On Tue, 24 Feb 1998, Leigh Palmer wrote:

I don't think there is any doubt that the phenomenon of regelation
accounts for the wire cutting through the ice cube. After all, that
phenomenon occurs in a saturated water-ice environment. Only a small
pressure is needed to produce melting, and clearly the process of
refreezing (regelation) does take place; the ice is not cut.

Leigh,

I have serious doubts because of three other phenomena:

I have heard that ice melts below 0C if the curvature is concave, and so
clets and concavities tend to fill in. Ice melts above 0C if the
curvature of the ice is convex, and protuberances will melt at 0C. Both
holes and spikes are unstable, the water/ice interface "wants" to be a
plane, or at least a uniform sphere.

If an ice cube's temperature is below 0C, then when it is placed in
contact with another wet cube, the two will fuse together.

Changes in temperature propagate through metal wires at greater than
mm/sec speeds.

Because of the first, whenever the flat faces of two ice cubes are placed
together with water between them, the two ice cubes will fuse together.
Ditto for the second. Because of the third, a long wire with weights on
the end can easily melt ice if the environment is not at 0C or below.

To verify that the "wire pressure ice cutting" demo truely does as
advertized, "warm" ice near 0C internal temperature MUST be used. Next,
the cutting rate should be measured while the temperature of the
environment is varied. If the resulting graph of cutting rate suddenly
drops to zero for temperatures below 0C, then the demonstration is a
misconception. It actually may be a demonstration that flat faces of ice
easily fuse, that ice can be chilled below 0C (also causing fusion) and
that slightly-warm metal can move through ice very rapidly.

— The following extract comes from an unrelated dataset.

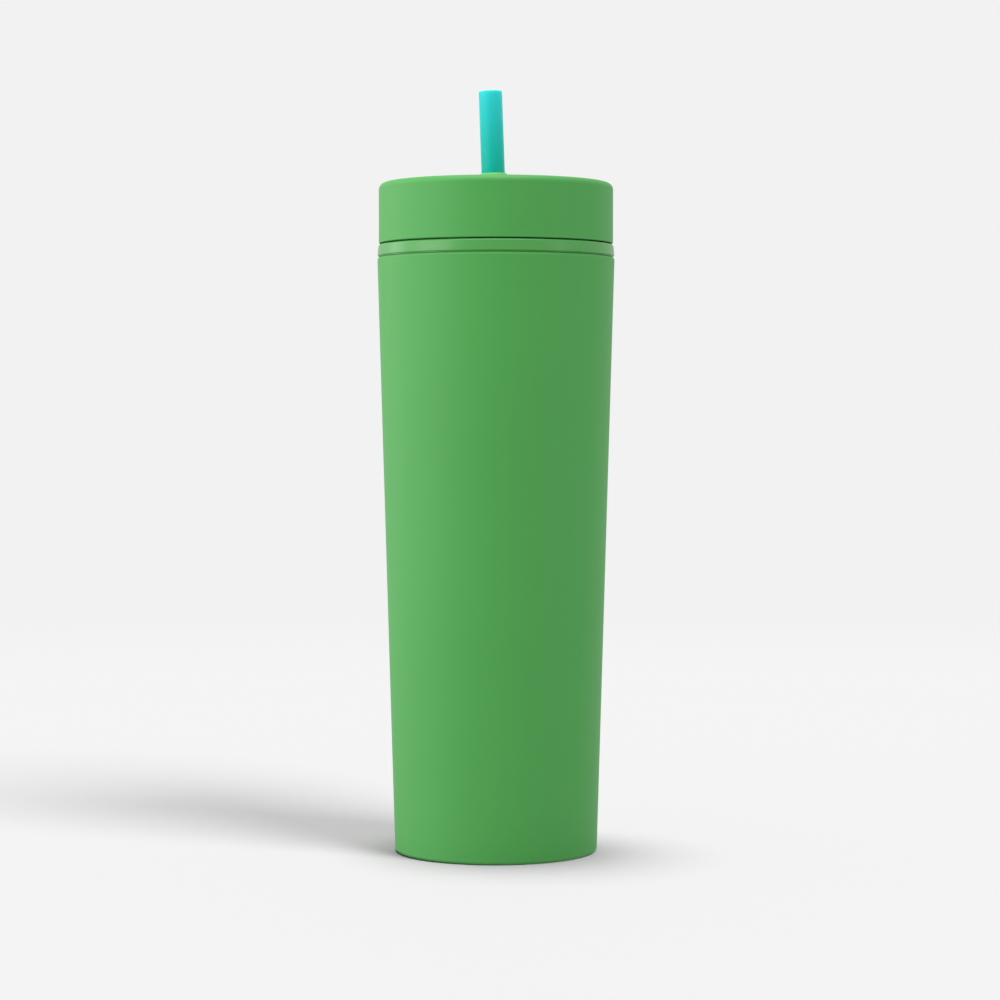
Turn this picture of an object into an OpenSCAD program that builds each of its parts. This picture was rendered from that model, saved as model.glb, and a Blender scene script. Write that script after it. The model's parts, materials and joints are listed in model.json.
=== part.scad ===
// Slim double-wall tumbler with a screw lid and a leaning straw.
// Origin: centre of the foot, on the surface that the tumbler stands on. +Z is up.

/* [Cup] */
// Height of the closed tumbler, from the foot to the lid's top face
overall_h = 200; // [180:1:220]
// Outside diameter of the cup at its foot
foot_d = 60.6; // [58:0.1:64]
// Outside diameter of the cup at its shoulder
shoulder_d = 70.9; // [70.4:0.1:73]
// Diameter of the lid
lid_d = 70; // [69:0.1:70.2]
// Diameter of the band below the lid at its top, from where it widens to the shoulder
band_d = 70.2; // [69.6:0.1:70.4]
// Height of that band
band_h = 3.4; // [3:0.1:6]
// Wall of the outer shell and of the lid cap
shell_wall = 1.6; // [1.2:0.1:1.8]
// Wall of the inner liner
liner_wall = 1.4; // [1.2:0.1:1.8]
// Radius of the outer edge of the foot
foot_edge_r = 1.2; // [0.8:0.1:2.5]
// Inside radius where the liner's wall meets its floor
floor_corner_r = 6; // [3:0.5:10]

/* [Lid] */
// Height of the lid cap
lid_h = 18; // [18:0.5:24]
// Radius of the lid's top edge
lid_edge_r = 2; // [0.5:0.1:2.2]
// Height that the lid climbs in one turn
thread_lead = 8; // [8:0.1:8.4]
// Height of the thread ridges above their wall
thread_depth = 1; // [0.8:0.1:1.2]

/* [Straw] */
// Outside diameter of the straw
straw_d = 7; // [6:0.1:7.2]
// Wall of the straw
straw_wall = 0.8; // [0.5:0.1:1]
// Length of the straw
straw_l = 219.5; // [205:0.5:221]
// Height of the straw's tip above the lid's top face
straw_show = 27.5; // [27:0.5:40]
// Lean of the straw from upright, in degrees
straw_lean = 2; // [0:0.1:2.5]

/* [Hidden] */
$fn = 96;

// Gaps between pieces
part_gap = 0.1;      // pieces that are welded or snapped together
turn_gap = 0.3;      // lid turning on the neck
seal_gap = 0.05;     // seal against the rim and the lid
straw_gap = 0.07;    // straw sliding in its grommet

// Heights, worked down from the lid's top face
lid_z = overall_h - lid_h;
lid_gap = 0.35;
band_top = lid_z - lid_gap;
band_z = band_top - band_h;
groove_h = 0.25;
shell_top = band_z - groove_h;
lid_air = 1.4;
disc_t = 1.4;
cap_under = overall_h - shell_wall;
disc_top = cap_under - lid_air;
disc_z = disc_top - disc_t;
gasket_h = 1.6;
rim_z = disc_z - gasket_h - seal_gap;

// Radii, worked in from the lid's outside
lid_r = lid_d / 2;
band_r = band_d / 2;
cap_in_r = lid_r - shell_wall;
sleeve_r = cap_in_r - 2 * part_gap;
sleeve_wall = 1.2;
sleeve_in_r = sleeve_r - sleeve_wall;
neck_r = sleeve_in_r - turn_gap - thread_depth;
mouth_r = neck_r - liner_wall;

// Outer shell and its base cap
foot_r = foot_d / 2;
shoulder_r = shoulder_d / 2;
shoulder_edge_r = 1;
foot_inner_r = foot_r - 5.7;
foot_ledge_r = foot_inner_r - 2.1;
foot_ledge_z = 1.4;
foot_top = 2.8;
shell_corner_r = 2;
cap_recess = 0.4;

// Inner liner
liner_z = 5.2;
floor_z = liner_z + 1.6;
liner_gap = 1.5;
floor_r = foot_r - shell_wall - liner_gap - liner_wall;
flange_z = band_top - 1.6;
spigot_z = band_z - 4.6;
spigot_r = shoulder_r - shell_wall - 0.25;
spigot_in_r = spigot_r - 1.4;
seat_r = shoulder_r - 1.05;
band_edge_r = 0.6;
band_foot_r = shoulder_r - 0.05;
rim_edge_r = 0.5;

// Two-start thread, in short runs with vent gaps between them
starts = 2;
thread_pitch = thread_lead / starts;
run_step = 60;
run_angle = 50;
crest_half = 0.6;
root_half = 1.1;
bite = 0.2;
neck_thread_z = band_top + 3.2;
neck_runs = 6;
sleeve_runs = 5;

// Lid
hole_r = 5;
lip_r = mouth_r - 1.1;
lip_wall = 1.2;
lip_z = disc_z - 1.3;
rib_r = 28.7;
cap_corner_r = 0.8;

// Straw, placed along its own leaning axis from where that crosses the lid's top face
straw_x = -0.72;
straw_r = straw_d / 2;
straw_edge_r = 0.3;
straw_tip = straw_show / cos(straw_lean);
straw_foot = straw_tip - straw_l;
stop_s = straw_foot + 7;
stop_h = 3;
stop_r = straw_r + 1.2;
grommet_r = 6.4;
collar_h = 3;

// Points of an arc in a profile, from angle a0 to angle a1
function arc(x, z, r, a0, a1, steps = 6) =
    [for (i = [0 : steps]) let (a = a0 + (a1 - a0) * i / steps) [x + r * cos(a), z + r * sin(a)]];

// Radius of a straight taper from r0 at z0 to r1 at z1
function taper(r0, z0, r1, z1, z) = r0 + (r1 - r0) * (z - z0) / (z1 - z0);

// Outside radius of the shell at height z
function shell_r(z) = taper(foot_r, 0, shoulder_r, shell_top, z);

// Inside radius of the liner at height z, straight above the band
function liner_r(z) = z > band_z ? mouth_r : taper(floor_r, floor_z, mouth_r, band_z, z);

// One start's worth of thread runs on a helix that climbs anticlockwise.
// first is the step at which the runs begin and z0 the helix's height at angle 0.
module thread_runs(wall_r, crest_r, z0, first, runs) {
    slope = atan(thread_lead / (PI * (wall_r + crest_r)));
    root_r = wall_r + sign(wall_r - crest_r) * bite;
    for (i = [first : first + runs - 1])
        rotate([0, 0, i * run_step])
            translate([0, 0, z0 + thread_lead * i * run_step / 360])
                rotate([slope, 0, 0])
                    rotate([0, 0, -run_angle / 2])
                        rotate_extrude(angle = run_angle)
                            polygon([
                                [root_r, -root_half], [root_r, root_half],
                                [crest_r, crest_half], [crest_r, -crest_half]
                            ]);
}

module all_starts() {
    for (s = [0 : starts - 1]) rotate([0, 0, s * 360 / starts]) children();
}

// Puts its children on the straw's axis, with z measured along the straw
module along_straw() {
    translate([straw_x, 0, overall_h]) rotate([0, -straw_lean, 0]) children();
}

// Tapered outer wall with an inward foot that holds the base cap
module outer_shell() {
    color("mediumseagreen")
        rotate_extrude()
            polygon(concat(
                [[foot_inner_r, 0]],
                arc(foot_r - foot_edge_r, foot_edge_r, foot_edge_r, -90, 0),
                arc(shoulder_r - shoulder_edge_r, shell_top - shoulder_edge_r, shoulder_edge_r, 0, 90),
                [[shell_r(shell_top) - shell_wall, shell_top]],
                arc(shell_r(foot_top) - shell_wall - shell_corner_r, foot_top + shell_corner_r,
                    shell_corner_r, 0, -90),
                [[foot_ledge_r, foot_top], [foot_ledge_r, foot_ledge_z], [foot_inner_r, foot_ledge_z]]
            ));
}

// Disc that closes the foot, set up into a step in the shell
module base_cap() {
    plug_r = foot_ledge_r - part_gap;
    color("seagreen")
        rotate_extrude()
            polygon([
                [0, cap_recess], [foot_inner_r - 2 * part_gap, cap_recess],
                [foot_inner_r - part_gap, cap_recess + part_gap], [foot_inner_r - part_gap, foot_ledge_z],
                [plug_r, foot_ledge_z], [plug_r, foot_top],
                [plug_r - shell_wall, foot_top], [plug_r - shell_wall, cap_recess + shell_wall],
                [0, cap_recess + shell_wall]
            ]);
}

// Inner cup, with the band that shows below the lid and the threaded neck
module inner_liner() {
    outer_corner_r = floor_corner_r + liner_wall;
    color("darkseagreen") {
        rotate_extrude()
            polygon(concat(
                [[0, liner_z]],
                arc(liner_r(floor_z) + liner_wall - outer_corner_r, liner_z + outer_corner_r,
                    outer_corner_r, -90, 0),
                [
                    [liner_r(band_z) + liner_wall, flange_z], [spigot_in_r, flange_z],
                    [spigot_in_r, spigot_z], [spigot_r, spigot_z], [spigot_r, shell_top],
                    [seat_r, shell_top], [seat_r, band_z]
                ],
                arc(band_foot_r - groove_h, band_z + groove_h, groove_h, -90, 0, 3),
                arc(band_r - band_edge_r, band_top - band_edge_r, band_edge_r, 0, 90),
                [[neck_r, band_top]],
                arc(neck_r - rim_edge_r, rim_z - rim_edge_r, rim_edge_r, 0, 90, 4),
                arc(mouth_r + rim_edge_r, rim_z - rim_edge_r, rim_edge_r, 90, 180, 4),
                [[mouth_r, band_z]],
                arc(liner_r(floor_z) - floor_corner_r, floor_z + floor_corner_r,
                    floor_corner_r, 0, -90),
                [[0, floor_z]]
            ));
        all_starts() thread_runs(neck_r, neck_r + thread_depth, neck_thread_z, 0, neck_runs);
    }
}

// Outer cover of the lid
module lid_cap() {
    foot_edge = 0.4;
    color("mediumseagreen")
        rotate_extrude()
            polygon(concat(
                [[cap_in_r, lid_z]],
                arc(lid_r - foot_edge, lid_z + foot_edge, foot_edge, -90, 0, 3),
                arc(lid_r - lid_edge_r, overall_h - lid_edge_r, lid_edge_r, 0, 90),
                [[hole_r, overall_h], [hole_r, cap_under]],
                arc(cap_in_r - cap_corner_r, cap_under - cap_corner_r, cap_corner_r, 90, 0, 3)
            ));
}

// Inner part of the lid: a disc with the threaded sleeve, welded up into the cap
module lid_insert() {
    foot_z = lid_z + turn_gap;
    foot_t = 1.2;
    lead_in = 0.3;
    corner = 0.6;
    color("palegreen") {
        rotate_extrude()
            polygon([
                [sleeve_in_r + lead_in, foot_z], [cap_in_r - part_gap / 2, foot_z],
                [cap_in_r - part_gap / 2, foot_z + foot_t], [sleeve_r, foot_z + foot_t],
                [sleeve_r, disc_top - corner], [sleeve_r - corner, disc_top],
                [rib_r, disc_top], [rib_r, cap_under],
                [rib_r - lip_wall, cap_under], [rib_r - lip_wall, disc_top],
                [hole_r, disc_top], [hole_r, disc_z],
                [lip_r - lip_wall, disc_z], [lip_r - lip_wall, lip_z],
                [lip_r, lip_z], [lip_r, disc_z],
                [sleeve_in_r, disc_z], [sleeve_in_r, foot_z + lead_in]
            ]);
        all_starts()
            thread_runs(sleeve_in_r, sleeve_in_r - thread_depth,
                        neck_thread_z - thread_pitch / 2, 1, sleeve_runs);
    }
}

// Seal ring in the channel under the disc, pressed on the rim by the closed lid
module lid_gasket() {
    in_r = lip_r + 1.5 * part_gap;
    out_r = sleeve_in_r - 1.5 * part_gap;
    z0 = rim_z + seal_gap;
    z1 = disc_z - seal_gap;
    edge = 0.3;
    color("white")
        rotate_extrude()
            polygon([
                [in_r + edge, z0], [out_r - edge, z0], [out_r, z0 + edge], [out_r, z1 - edge],
                [out_r - edge, z1], [in_r + edge, z1], [in_r, z1 - edge], [in_r, z0 + edge]
            ]);
}

// Soft sleeve snapped into the lid's hole, with a low collar that leans with the straw
module straw_grommet() {
    stem_r = hole_r - part_gap;
    stem_z = disc_z - 0.6;
    flange_t = 1.2;
    collar_foot_r = 5.2;
    collar_top_r = straw_r + 0.45;
    color("limegreen")
        difference() {
            union() {
                translate([0, 0, stem_z]) cylinder(h = overall_h + flange_t - stem_z, r = stem_r);
                translate([0, 0, disc_top + part_gap])
                    cylinder(h = lid_air - 2 * part_gap, r = grommet_r);
                translate([0, 0, overall_h]) cylinder(h = flange_t, r = grommet_r);
                along_straw()
                    translate([0, 0, flange_t / 2])
                        cylinder(h = collar_h - flange_t / 2, r1 = collar_foot_r, r2 = collar_top_r);
            }
            along_straw()
                translate([0, 0, -lid_h]) cylinder(h = 2 * lid_h, r = straw_r + straw_gap);
        }
}

// Rigid drinking straw
module straw() {
    bore_r = straw_r - straw_wall;
    color("turquoise")
        along_straw()
            rotate_extrude()
                polygon(concat(
                    arc(straw_r - straw_edge_r, straw_foot + straw_edge_r, straw_edge_r, -90, 0, 3),
                    arc(straw_r - straw_edge_r, straw_tip - straw_edge_r, straw_edge_r, 0, 90, 3),
                    [[bore_r, straw_tip], [bore_r, straw_foot]]
                ));
}

// Ring near the straw's foot that keeps the straw from being pulled out of the lid
module straw_stop() {
    edge = 0.6;
    in_r = straw_r + 0.02;
    color("darkturquoise")
        along_straw()
            rotate_extrude()
                polygon([
                    [in_r, stop_s], [stop_r - edge, stop_s], [stop_r, stop_s + edge],
                    [stop_r, stop_s + stop_h - edge], [stop_r - edge, stop_s + stop_h],
                    [in_r, stop_s + stop_h]
                ]);
}

outer_shell();
base_cap();
inner_liner();
lid_cap();
lid_insert();
lid_gasket();
straw_grommet();
straw();
straw_stop();
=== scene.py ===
import json
import math

import bpy
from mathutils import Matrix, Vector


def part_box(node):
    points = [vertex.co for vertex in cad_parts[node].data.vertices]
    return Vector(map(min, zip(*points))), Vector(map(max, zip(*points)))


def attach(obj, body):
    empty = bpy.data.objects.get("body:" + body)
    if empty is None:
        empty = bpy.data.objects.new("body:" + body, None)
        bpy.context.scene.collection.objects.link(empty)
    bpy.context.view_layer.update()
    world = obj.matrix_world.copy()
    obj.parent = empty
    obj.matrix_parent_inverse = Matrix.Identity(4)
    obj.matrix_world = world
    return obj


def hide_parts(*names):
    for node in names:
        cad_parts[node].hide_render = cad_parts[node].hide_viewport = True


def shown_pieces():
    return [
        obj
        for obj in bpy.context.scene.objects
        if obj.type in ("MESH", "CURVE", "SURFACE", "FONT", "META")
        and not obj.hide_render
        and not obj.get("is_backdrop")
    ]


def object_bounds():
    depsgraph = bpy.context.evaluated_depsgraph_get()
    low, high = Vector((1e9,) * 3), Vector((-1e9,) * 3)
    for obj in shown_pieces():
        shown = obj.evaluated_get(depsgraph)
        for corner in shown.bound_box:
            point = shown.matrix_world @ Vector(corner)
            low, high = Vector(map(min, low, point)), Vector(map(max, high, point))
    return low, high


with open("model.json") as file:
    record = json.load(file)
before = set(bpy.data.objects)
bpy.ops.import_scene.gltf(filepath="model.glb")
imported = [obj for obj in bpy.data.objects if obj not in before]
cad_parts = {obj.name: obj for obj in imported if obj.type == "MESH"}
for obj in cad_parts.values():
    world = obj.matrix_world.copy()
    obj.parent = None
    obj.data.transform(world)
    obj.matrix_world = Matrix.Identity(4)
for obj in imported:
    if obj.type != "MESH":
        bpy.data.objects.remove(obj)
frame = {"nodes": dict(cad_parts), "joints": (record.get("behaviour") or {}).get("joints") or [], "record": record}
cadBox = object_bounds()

# Lengths are in millimetres, and mm turns them into metres.
# A turned piece is drawn as a section: the corners (radius, height, rounding) round its closed outline.
mm = 0.001
near = 0.002        # points closer than this are the same point
smoothBelow = 32    # degrees: shallower edges are shaded smooth

# roundings that many pieces share
hairEdge = 0.15
smallEdge = 0.2
softEdge = 0.3

# how many steps there are in a full turn, and in a corner whose rounding is at least so large
wideSteps = 192
discSteps = 160
slimSteps = 96
pinSteps = 40
cornerSteps = ((1, 10), (0.4, 6), (0, 3))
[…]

Ever put an ice cube on a big, finned aluminum heatsink? It "sinks
through the metal" like a television special effect. If the environment
of the "ice cutting" demo is not 0C, then we get the "miracle steak
thawing plate" effect, the wire outside the cube can easily be warmed by
the environment, and it rapidly delivers "thermal energy" (heh!) into the
length of wire within the cube.

Has anyone looked experimentally at the cutting-rate vs. temperature
curve? It probably has a big kink at 0C regardless, but the overall shape
of the curve would expose the truth.